### Given instruction
Print the whole listing exactly.

### Given information

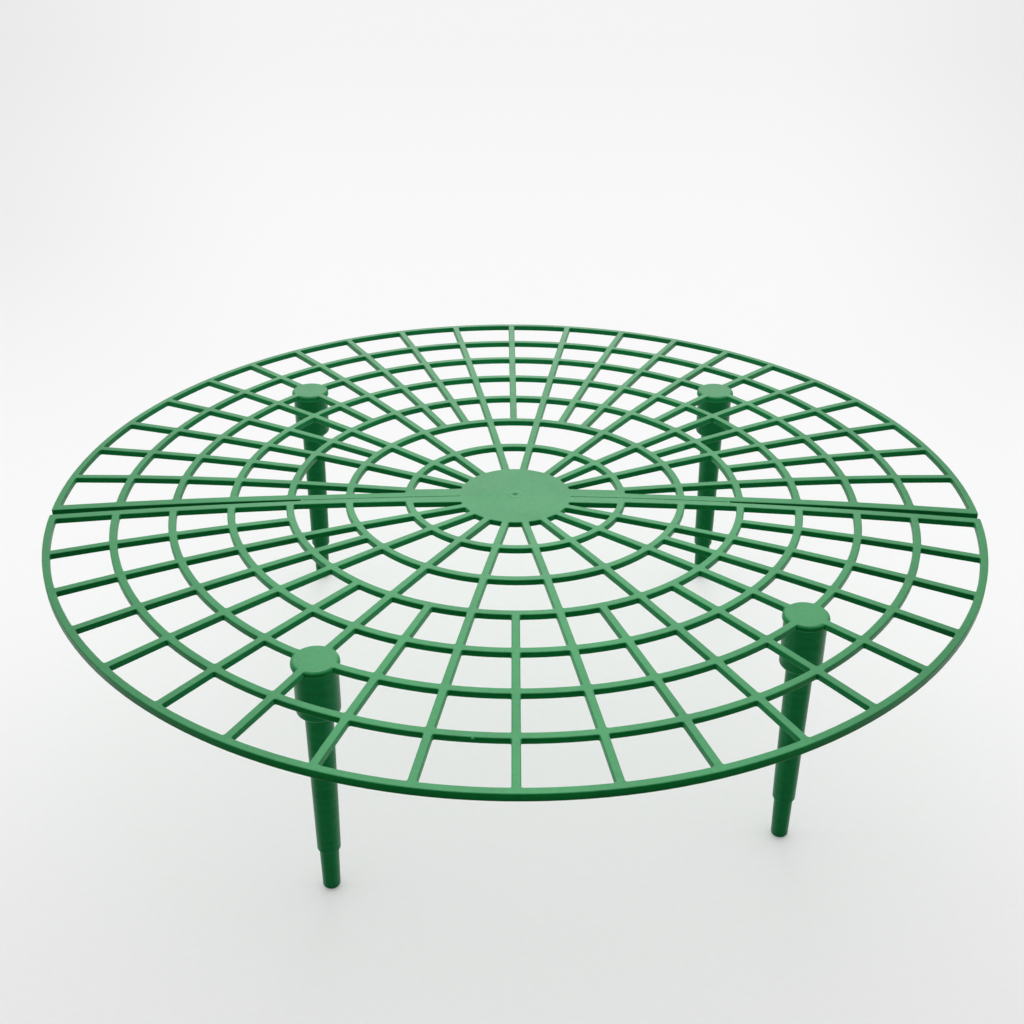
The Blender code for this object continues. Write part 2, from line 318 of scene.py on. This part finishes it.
def rise(x, y):
    """The grid's height over its hub: crowned, level on the pads, and lower beside the seam."""
    height = crown(math.hypot(x, y))
    for cx, cy in PADS.values():
        beyond = (math.hypot(x - cx, y - cy) - PAD_RADIUS) / PAD_BLEND
        height = PAD_RISE + (height - PAD_RISE) * min(max(beyond, 0.0), 1.0)
    near = max(0.0, 1 - abs(y - seam_line(abs(x))) / SAG_REACH)
    return height * (1 - SEAM_SAG * near ** 2)


def surface_normal(x, y):
    step = 0.5
    slope_x = (rise(x + step, y) - rise(x - step, y)) / (2 * step)
    slope_y = (rise(x, y + step) - rise(x, y - step)) / (2 * step)
    return Vector((-slope_x, -slope_y, 1.0)).normalized()


def on_pad_edge(point):
    return any(
        abs(math.hypot(point.x - x, point.y - y) - PAD_RADIUS) < 0.05 for x, y in PADS.values()
    )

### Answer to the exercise
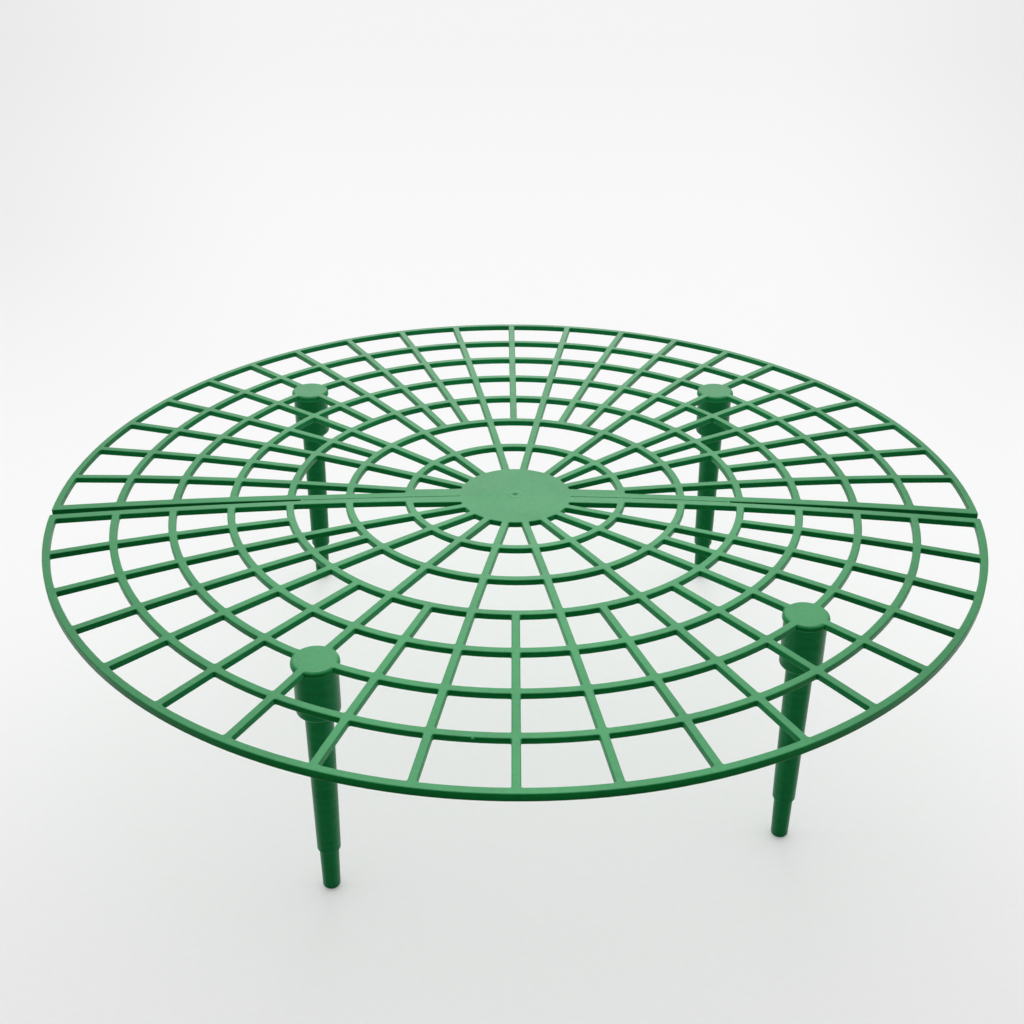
The Blender code for this object continues. Write part 2, from line 318 of scene.py on. This part finishes it.
def rise(x, y):
    """The grid's height over its hub: crowned, level on the pads, and lower beside the seam."""
    height = crown(math.hypot(x, y))
    for cx, cy in PADS.values():
        beyond = (math.hypot(x - cx, y - cy) - PAD_RADIUS) / PAD_BLEND
        height = PAD_RISE + (height - PAD_RISE) * min(max(beyond, 0.0), 1.0)
    near = max(0.0, 1 - abs(y - seam_line(abs(x))) / SAG_REACH)
    return height * (1 - SEAM_SAG * near ** 2)


def surface_normal(x, y):
    step = 0.5
    slope_x = (rise(x + step, y) - rise(x - step, y)) / (2 * step)
    slope_y = (rise(x, y + step) - rise(x, y - step)) / (2 * step)
    return Vector((-slope_x, -slope_y, 1.0)).normalized()


def on_pad_edge(point):
    return any(
        abs(math.hypot(point.x - x, point.y - y) - PAD_RADIUS) < 0.05 for x, y in PADS.values()
    )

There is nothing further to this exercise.